The impetus for the trip was delivering Cody's (whoever that is) car to Whitney to enable some through hiking. Amaury and I drove, really I drove, the Subaru up to Lone Pine where we met Aaron, had dinner, picked up our permits and went to sleep at the 8000ish feet of Whitney Portal.

Setting out.

Since Whitney is relatively tall, we decided it would be a good idea to "acclimatize", which really meant we split up the 11 mile ascent into two leisurely days. After packing our bags with about twenty extra pounds of who knows what, we set off on the Whitney trail on our way to trail camp at 9am. At something around 9000' the snow started and it was time to skin.

On the trail.

The snow was compact, but with the loads we were carrying skinning was relatively slow. Being the first time I was able to skin in a t-shirt, I wasn't complaining! We passed a few people on the way up, mostly with a similar two-day ascent plan as us, ate lunch by a lake, scoped out possible descent options and ended up at trail camp around 2:30pm.
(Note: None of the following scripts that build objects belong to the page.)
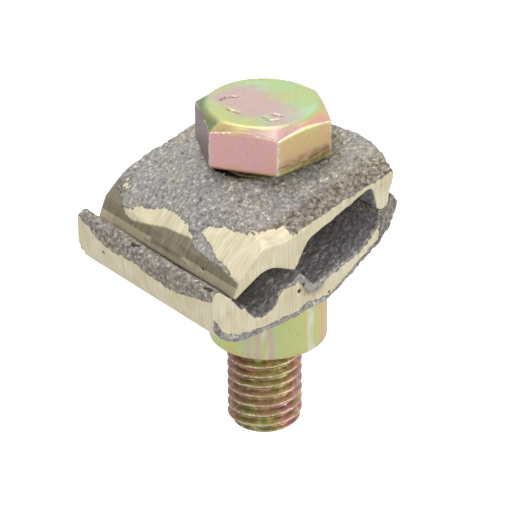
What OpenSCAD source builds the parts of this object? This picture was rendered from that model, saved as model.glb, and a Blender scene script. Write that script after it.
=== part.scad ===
// Single-conductor earthing clamp: two brass jaws on a hexagon bolt and a spacer.
// X runs across the jaws, with the conductor groove on -X and the heel on +X.
// Y runs along the conductor. Z is the bolt axis, with z = 0 at the foot of the spacer.

/* [Jaws] */
// Length of both jaws along the conductor
jaw_length = 34; // [28:0.5:44]
// Radius of the round that the groove of the lower jaw is shaped to
groove_r = 3.25; // [3:0.05:3.3]
// Width of the slot in the upper jaw that the bolt passes through
slot_w = 13; // [12.4:0.1:13.4]
// Diameter of the hole in the lower jaw that the bolt passes through
lower_hole_d = 13.5; // [12.8:0.1:14]
// Play between the heel of the upper jaw and its cup in the lower jaw
heel_play = 0.1; // [0.05:0.01:0.15]

/* [Bolt] */
// Diameter over the crests of the thread
thread_d = 12; // [11.8:0.05:12]
// Pitch of the thread
thread_pitch = 1.75; // [1.25:0.25:1.75]
// Length from the washer face of the head to the end of the thread
bolt_length = 47.5; // [40:0.5:60]
// Width of the head across its flats
head_af = 19; // [18:0.5:19]
// Height of the hexagon, without the washer face
head_h = 7.4; // [6.5:0.1:8]
// Turn of the hexagon about the bolt axis
head_turn = 3.4; // [0:0.1:60]

/* [Spacer] */
// Outside diameter of the spacer
spacer_d = 18.6; // [17:0.1:20]
// Bore of the spacer
spacer_bore = 13.5; // [13.4:0.1:14]
// Distance that the loose spacer sits off the bolt axis
spacer_shift = 0.6; // [0:0.05:0.6]

/* [Hidden] */
$fn = 64;

// Heights on the bolt axis
spacer_h = 12.5;
seat_z = spacer_h + 0.05;
washer_face_z = 32;
washer_face_h = 0.5;
thread_end_z = washer_face_z - bolt_length;

// Head: the chamfer leaves a round flat on top
washer_face_d = 0.9 * head_af;
head_flat_d = 0.9 * head_af;
head_chamfer_angle = 32.5;

// Thread: crests stand for the free end, and the pitch diameter for the stretch inside the clamp
pitch_d = thread_d - 0.6495 * thread_pitch;
end_chamfer = 1;

// Spacer: it has slid to one side by the play that it has on the bolt
spacer_edge = 0.4;
spacer_shift_angle = -38.3;

// Heel hinge: its axis runs along Y
heel_x = 9.6;
heel_z = 26.55;
heel_r = 1.25;
heel_swing = 25;
lip_reach = 6;

// Groove for the conductor
groove_x = -13.65;
groove_z = 18.3;

// Crown that the head bears on: a shallow dome with a sloping flank
crown_z = 31.95;
crown_sphere_r = 68;
crown_r = 10.5;
crown_foot_r = 14.5;
crown_foot_z = 26.5;

// Crest of the upper jaw: it climbs towards the heel, and it falls away to its ends, most on -Y
crest_z = 31.83;
crest_slope = 10.8;

// Dish round the head, in the part of the crest that stands higher than the washer face
dish_r = 10.4;
dish_depth = 2.6;
dish_flare = 4.6;

// Slot of the upper jaw, along X, and the boss and spot face that the spacer seats on
slot_back_x = -8.6;
slot_front_x = 6.4;
boss_d = 21;
jaw_top_z = 36;

brass = [0.80, 0.76, 0.60];
dark_brass = [0.66, 0.62, 0.50];
zinc = [0.82, 0.66, 0.48];
zinc_green = [0.76, 0.76, 0.46];

// Outlines are lists of corners [x, z, radius], and every corner is rounded to its radius
upper_corners = [
    [-19.5, 19.0, 0.35],
    [-17.7, 23.2, 1.0],
    [-14.2, 27.2, 4.0],
    [-7.5, 30.4, 10.0],
    [13.3, 34.35, 1.6],
    [10.95, 27.3, 0.4],
    [10.95, heel_z, 0],
    [8.35, heel_z, 0],
    [7.5, 29.75, 0.9],
    [-4.9, 24.8, 3.0],
    [-7.4, 20.5, 0.4],
    [-12.6, 22.9, 4.5]
];
lower_corners = [
    [-19.5, 19.8, 0.4],
    [-22.0, 22.0, 0.8],
    [-23.2, 21.4, 0.9],
    [-23.2, 11.6, 6.0],
    [-8.0, 12.1, 8.0],
    [-0.4, 13.3, 6.0],
    [10.4, 20.6, 6.0],
    [12.8, 25.2, 1.2],
    [12.0, 27.0, 0.6],
    [10.2, 27.0, 0],
    [8.75, 25.5, 0.2],
    [8.7, 23.0, 1.2],
    [5.6, 20.0, 6.0],
    [-3.6, 16.9, 0.9],
    [-6.6, 20.0, 0.7],
    [-8.1, 18.4, 0.4],
    [-10.3, 18.2, 0],
    [-17.7, 17.5, 0.3]
];
crest_profile = [
    [-17.2, -40],
    [-17.2, -2.75],
    [-16.2, -2.05],
    [-14.1, -1.2],
    [-11.5, -0.5],
    [-9, -0.1],
    [9, -0.1],
    [11.5, -0.15],
    [14.1, -0.38],
    [16.2, -0.65],
    [17.2, -0.8],
    [17.2, -40]
];
crown_corners = [
    [-16.0, 24.8, 0],
    [-16.0, jaw_top_z, 0],
    [11.0, jaw_top_z, 0],
    [11.0, 30.4, 0],
    [7.0, 30.2, 0],
    [-6.0, 26.6, 0]
];
boss_corners = [
    [-10.6, seat_z, 0],
    [10.6, seat_z, 0],
    [10.6, 21.5, 0],
    [3.0, 17.0, 0],
    [-10.6, 14.0, 0]
];

// The arc that rounds corner b between its neighbours a and c, in equal steps
function unit(v) = v / norm(v);
function corner_arc(a, b, c, steps = 6) =
    let (
        corner = [b.x, b.y],
        to_a = unit([a.x, a.y] - corner),
        to_c = unit([c.x, c.y] - corner),
        half = acos(to_a * to_c) / 2,
        centre = corner + unit(to_a + to_c) * b.z / sin(half),
        from = corner + to_a * b.z / tan(half) - centre,
        to = corner + to_c * b.z / tan(half) - centre,
        start = atan2(from.y, from.x),
        sweep = atan2(from.x * to.y - from.y * to.x, from * to)
    )
    b.z == 0 ? [corner] :
    [for (i = [0:steps]) centre + b.z * [cos(start + sweep * i / steps), sin(start + sweep * i / steps)]];
function rounded(corners) =
    let (n = len(corners))
    [for (i = [0:n - 1]) each corner_arc(corners[(i + n - 1) % n], corners[i], corners[(i + 1) % n])];

// A bar whose cross-section is an outline in X and Z, drawn along Y
module bar(corners, length = jaw_length) {
    rotate([90, 0, 0])
        linear_extrude(height = length, center = true)
            polygon(rounded(corners));
}

// A round along Y
module round_along_y(x, z, r, length) {
    translate([x, 0, z])
        rotate([90, 0, 0])
            cylinder(r = r, h = length, center = true);
}

module hexagon_head() {
    corner_r = head_af / 2 / cos(30);
    cone_h = (corner_r + 1 - head_flat_d / 2) * tan(head_chamfer_angle);
    intersection() {
        rotate([0, 0, head_turn])
            cylinder(r = corner_r, h = head_h, $fn = 6);
        union() {
            cylinder(r = corner_r + 1, h = head_h - cone_h);
            translate([0, 0, head_h - cone_h])
                cylinder(r1 = corner_r + 1, r2 = head_flat_d / 2, h = cone_h);
        }
    }
}

module hex_bolt() {
    color(zinc) {
        translate([0, 0, washer_face_z + washer_face_h])
            hexagon_head();
        translate([0, 0, washer_face_z])
            cylinder(d = washer_face_d, h = washer_face_h);
        // stretch inside the clamp, at the pitch diameter
        cylinder(d = pitch_d, h = washer_face_z);
        // free end, at the crests, and its chamfer
        translate([0, 0, thread_end_z + end_chamfer])
            cylinder(d = thread_d, h = -thread_end_z - end_chamfer);
        translate([0, 0, thread_end_z])
            cylinder(d1 = thread_d - 2 * end_chamfer, d2 = thread_d, h = end_chamfer);
    }
}

module bolt_slot() {
    back = slot_back_x + slot_w / 2;
    front = slot_front_x - slot_w / 2;
    for (x = [back, front])
        translate([x, 0, 0])
            cylinder(d = slot_w, h = jaw_top_z);
    translate([back, -slot_w / 2, 0])
        cube([front - back, slot_w, jaw_top_z]);
}

// The crown is turned about the bolt axis, and it is cut off below the roof of the arch and at the heel
module head_crown() {
    centre_z = crown_z - crown_sphere_r;
    edge_angle = asin(crown_r / crown_sphere_r);
    intersection() {
        bar(crown_corners);
        rotate_extrude()
            polygon([
                [0, crown_foot_z],
                [crown_foot_r, crown_foot_z],
                for (i = [8:-1:0])
                    [0, centre_z] + crown_sphere_r * [sin(edge_angle * i / 8), cos(edge_angle * i / 8)]
            ]);
    }
}

// The crest profile, in Y and Z, drawn along the climb of the crest
module under_crest() {
    translate([0, 0, crest_z])
        rotate([0, -crest_slope, 0])
            rotate([90, 0, 90])
                linear_extrude(height = 80, center = true)
                    polygon(crest_profile);
}

module head_dish() {
    translate([0, 0, crown_z])
        cylinder(r1 = dish_r, r2 = dish_r + dish_flare, h = dish_depth);
}

module upper_jaw() {
    color(brass)
        difference() {
            union() {
                intersection() {
                    bar(upper_corners);
                    under_crest();
                }
                head_crown();
                round_along_y(heel_x, heel_z, heel_r, jaw_length);
            }
            bolt_slot();
            head_dish();
        }
}

module spacer_boss() {
    intersection() {
        bar(boss_corners);
        cylinder(d = boss_d, h = jaw_top_z);
    }
}

// Cup that the heel turns in, and the room that the heel leg swings through
module heel_cup() {
    r = heel_r + heel_play;
    round_along_y(heel_x, heel_z, r, jaw_length + 2);
    translate([heel_x, 0, heel_z])
        rotate([0, heel_swing, 0])
            translate([0, -jaw_length / 2 - 1, 0])
                cube([r, jaw_length + 2, lip_reach]);
}

module lower_jaw() {
    color(dark_brass)
        difference() {
            union() {
                bar(lower_corners);
                spacer_boss();
            }
            cylinder(d = boss_d, h = seat_z);
            cylinder(d = lower_hole_d, h = jaw_top_z);
            round_along_y(groove_x, groove_z, groove_r, jaw_length + 2);
            heel_cup();
        }
}

module spacer() {
    color(zinc_green)
        translate(spacer_shift * [cos(spacer_shift_angle), sin(spacer_shift_angle), 0])
            difference() {
                union() {
                    cylinder(d1 = spacer_d - 2 * spacer_edge, d2 = spacer_d, h = spacer_edge);
                    translate([0, 0, spacer_edge])
                        cylinder(d = spacer_d, h = spacer_h - 2 * spacer_edge);
                    translate([0, 0, spacer_h - spacer_edge])
                        cylinder(d1 = spacer_d, d2 = spacer_d - 2 * spacer_edge, h = spacer_edge);
                }
                translate([0, 0, -1])
                    cylinder(d = spacer_bore, h = spacer_h + 2);
            }
}

hex_bolt();
upper_jaw();
lower_jaw();
spacer();
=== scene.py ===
"""Looks for the earthing clamp: two sand-cast brass jaws on a zinc-plated bolt and spacer.

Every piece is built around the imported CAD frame. Lengths are in metres, and MM turns millimetres
into them. The tables of points hold millimetres.
"""
import math

import bmesh
import bpy
import numpy as np
from mathutils import Matrix, Vector


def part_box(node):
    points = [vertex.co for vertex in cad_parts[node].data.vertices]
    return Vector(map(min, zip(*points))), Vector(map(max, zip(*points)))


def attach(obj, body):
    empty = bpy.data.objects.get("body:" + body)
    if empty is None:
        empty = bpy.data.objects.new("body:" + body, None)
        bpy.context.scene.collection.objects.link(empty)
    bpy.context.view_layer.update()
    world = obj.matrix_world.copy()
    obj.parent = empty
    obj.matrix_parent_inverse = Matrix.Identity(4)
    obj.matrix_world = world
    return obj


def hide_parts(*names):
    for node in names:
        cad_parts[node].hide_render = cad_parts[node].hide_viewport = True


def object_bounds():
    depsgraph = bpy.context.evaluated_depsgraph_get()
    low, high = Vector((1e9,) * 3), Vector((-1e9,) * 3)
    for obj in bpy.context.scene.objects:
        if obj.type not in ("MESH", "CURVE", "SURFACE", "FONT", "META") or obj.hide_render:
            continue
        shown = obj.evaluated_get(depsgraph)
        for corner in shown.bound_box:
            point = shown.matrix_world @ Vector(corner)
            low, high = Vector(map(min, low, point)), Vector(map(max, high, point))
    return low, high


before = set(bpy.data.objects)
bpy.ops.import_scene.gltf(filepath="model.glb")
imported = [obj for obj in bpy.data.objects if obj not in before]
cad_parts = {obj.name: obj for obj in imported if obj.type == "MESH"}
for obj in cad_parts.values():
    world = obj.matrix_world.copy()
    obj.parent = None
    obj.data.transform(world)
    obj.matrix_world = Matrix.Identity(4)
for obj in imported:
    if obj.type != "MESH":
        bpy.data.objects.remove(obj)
CAD_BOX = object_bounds()
MM = 0.001

# ---------------------------------------------------------------- numbers

VOXEL = 0.25 * MM          # grain of the mesh of a casting
SEED = 11

# camera: a long lens, seen from the conductor groove's side and from above
AZIMUTH, ELEVATION, ROLL = math.radians(-38.3), math.radians(28.28), math.radians(-0.42)
CAMERA_DISTANCE, LOOK_Z = 550 * MM, 13.4 * MM
SENSOR_WIDTH, LENS, SHIFT_X = 36, 249.3, -0.0151
VIEW_COS, VIEW_SIN = 0.785, 0.62     # of the turn from X and Y to the camera's right and away
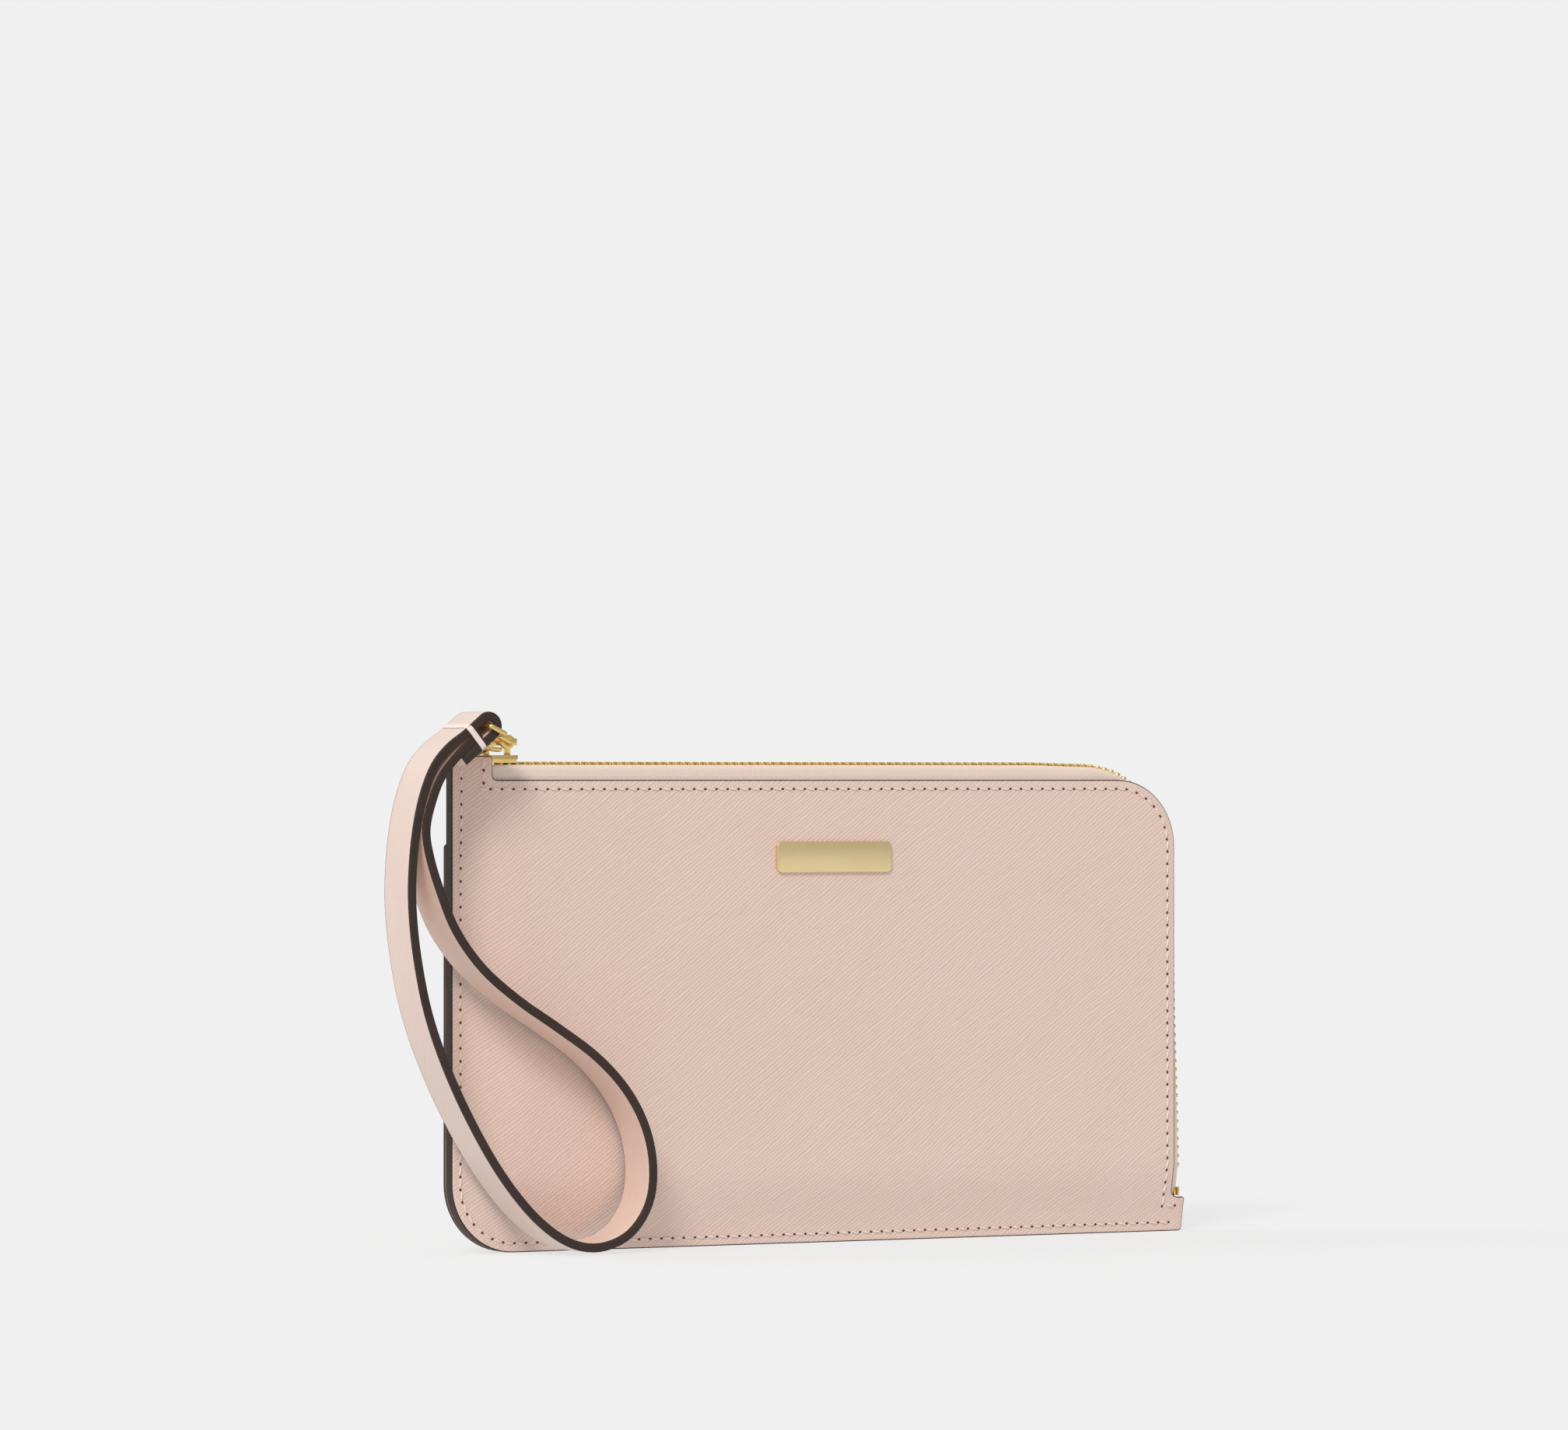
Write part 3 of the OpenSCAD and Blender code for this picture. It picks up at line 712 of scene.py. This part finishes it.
def makeTape(name, side, node):
    bm = bmesh.new()
    across = bm.verts.layers.float.new("across")
    start = []
    for y, depth in tape["section"]:
        vert = bm.verts.new((zipLine["startX"], side * y * mm, zipLine["top"] - depth * mm))
        vert[across] = start[-1][across] + (vert.co - start[-1].co).length if start else 0.0
        start.append(vert)
    row = [bm.edges.new(pair) for pair in zip(start, start[1:])]

    def runOn(edges, distance, count, direction):
        for i in range(count):
            made = bmesh.ops.extrude_edge_only(bm, edges=edges)["geom"]
            verts = [g for g in made if isinstance(g, bmesh.types.BMVert)]
            bmesh.ops.translate(bm, verts=verts, vec=Vector(direction) * (distance / count))
            ends = set(verts)
            edges = [g for g in made if isinstance(g, bmesh.types.BMEdge)
                     and g.verts[0] in ends and g.verts[1] in ends]
        return edges

    row = runOn(row, zipLine["bendX"] - zipLine["startX"], 90, (1, 0, 0))
    ends = list(dict.fromkeys(v for e in row for v in e.verts))
    last = bmesh.ops.spin(bm, geom=ends + row, cent=(zipLine["bendX"], 0, zipLine["bendZ"]),
                          axis=(0, 1, 0), angle=math.pi / 2, steps=26, use_merge=False)["geom_last"]
    row = [g for g in last if isinstance(g, bmesh.types.BMEdge)]
    runOn(row, zipLine["bendZ"] - zipLine["endZ"], 44, (0, 0, -1))
    faceOut(bm)
    if sum(f.normal.y * f.calc_area() for f in bm.faces) * side < 0:
        bmesh.ops.reverse_faces(bm, faces=bm.faces[:])
    bmesh.ops.solidify(bm, geom=bm.faces[:], thickness=tape["thick"])
    for vert in bm.verts:        # squeezed flat where the body is thin
        x, y, z = vert.co
        wall = halfThick(min(x, wallet["panelRight"]), min(z, wallet["panelTop"])) - skin - 0.1 * mm
        vert.co = (x - pulled(x, z), y * min(1.0, wall / tape["halfW"]), z - lowered(x, z))
    run = bm.loops.layers.uv.new("run")
    for face in bm.faces:
        for loop in face.loops:
            at = loop.vert.co
            loop[run].uv = (zipRun(at.x, at.z), loop.vert[across])
    addObject(name, bm, [tapeWeave], "wallet_body", [node], "zip_tape", sharp=50)


def zipPlaces(phase):
    # a matrix for each tooth: local x runs along the zip and local z points out of it
    straight = zipLine["bendX"] - zipLine["firstTooth"]
    arc = math.pi / 2 * zipLine["bend"]
    total = straight + arc + zipLine["bendZ"] - zipLine["lastTooth"]
    for i in range(int(total / zipLine["toothPitch"]) - 1):
        s = (i + phase) * zipLine["toothPitch"]
        turn = min(max((s - straight) / zipLine["bend"], 0.0), math.pi / 2)
        spot = Vector((zipLine["firstTooth"] + s, 0, zipLine["top"]))
        if s > straight:
            spot = Vector((zipLine["bendX"] + zipLine["bend"] * math.sin(turn), 0,
                           zipLine["bendZ"] + zipLine["bend"] * math.cos(turn)
                           - max(s - straight - arc, 0.0)))
        spot.z -= lowered(spot.x, spot.z)
        spot.x -= pulled(spot.x, spot.z)
        yield Matrix.Translation(spot) @ Matrix.Rotation(turn, 4, "Y")


tooth = {"wide": 1.1 * mm, "high": toothHalf * 2, "head": 0.9 * mm, "foot": 2.9 * mm,
         "ease": 0.26 * mm}


def makeTeeth(name, side, phase, node):
    one = bmesh.new()
    made = bmesh.ops.create_cube(one, size=1.0)["verts"]
    long = tooth["head"] + tooth["foot"]
    bmesh.ops.scale(one, verts=made, vec=(tooth["wide"], long, tooth["high"]))
    bmesh.ops.translate(one, verts=made, vec=(0, side * (long / 2 - tooth["head"]), 0))
    head = [v for v in one.verts if v.co.y * side < 0]
    bmesh.ops.scale(one, verts=head, vec=(0.82, 1, 0.84))
    bmesh.ops.bevel(one, geom=one.edges[:], offset=tooth["ease"], offset_type="OFFSET", segments=2,
                    profile=0.5, affect="EDGES", clamp_overlap=True, material=-1)
    pattern = bpy.data.meshes.new(name + "One")
    one.to_mesh(pattern)
    one.free()
    bm = bmesh.new()
    for matrix in zipPlaces(phase):
        before = len(bm.verts)
        bm.from_mesh(pattern)
        bm.verts.ensure_lookup_table()
        bmesh.ops.transform(bm, matrix=matrix, verts=bm.verts[before:])
    bpy.data.meshes.remove(pattern)
    addObject(name, bm, [teethGold], "wallet_body", [node], "zip_metal", sharp=60)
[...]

Aaron having a great time skinning.

Camp was erected, and dinner was made with still plenty of time to look up and wish we were already skiing, but since we were "acclimatizing" we decided it would be better to rest until tomorrow.

Amaury at trail camp.

We all slept well at the 11500' of trail camp. Despite not having to break anything down, as we would retrieve it on our way back, the train left camp at 8:30am, because "the snow would be best on the descent in early-mid afternoon" (otherwise known as an alpine start). The ~1500' slope up to the ridge was still pretty hard, and none of us had ski knives, so at about halfway up we switched over to crampons and booted up to the ridge.

Amaury on the upper slope, just before donning crampons.

According to reports from fellow Whitney-goers, the traverse to the summit wouldn't be very fun to ski, so we left our skis and headed the rest of the way on foot. Since we had "acclimatized" the two mile traverse only took two and a half hours, partially due to Amaury having to put his crampons back on about three hundred and seventy eight times.

Much more fun to just hike the traverse.

The summit was beautiful, calm, and by the time we had lunch and left it was empty as well. The way back was a bit faster, and it was time to start skiing at 3:30pm. Having "waited" for prime conditions the beautiful thirty degree slope was only half icy, but since I got to go last I found a few turns in some great soft stuff!

On the summit!

Once I returned from shopping at the local yard sale, we were able to pick up camp, don our heavy packs once again, and ski as far down as we could toward the trailhead. The skiing at this point was nice and soft and not as awkward as I was expecting with the large packs.

Skiing down some of the lower slopes.

We skied mostly on skier's right of the trail, where there were a few fun open slopes, though the descent was a lot of traversing. It probably would have been better to skin up here rather than up the trail in the woods. We skied a bit too far right and had to back-track around Lone Pine lake a few hundred yards. The final bit of the descent was fun, picking our way down the good snow in the trees, but of course we went further down than where we started skinning, so I had to hike back up a bit to get my stashed shoes.

A look back up.

Here we also finally met up with Li and Stephane, who we had been planning on skiing with from the beginning, oops. We were back at the cars just in time to get dinner at the local American-Chinese restaurant before heading home. I can't wait to get back!

Just before it was time to walk again (with a 100% intentional lens cover vignette).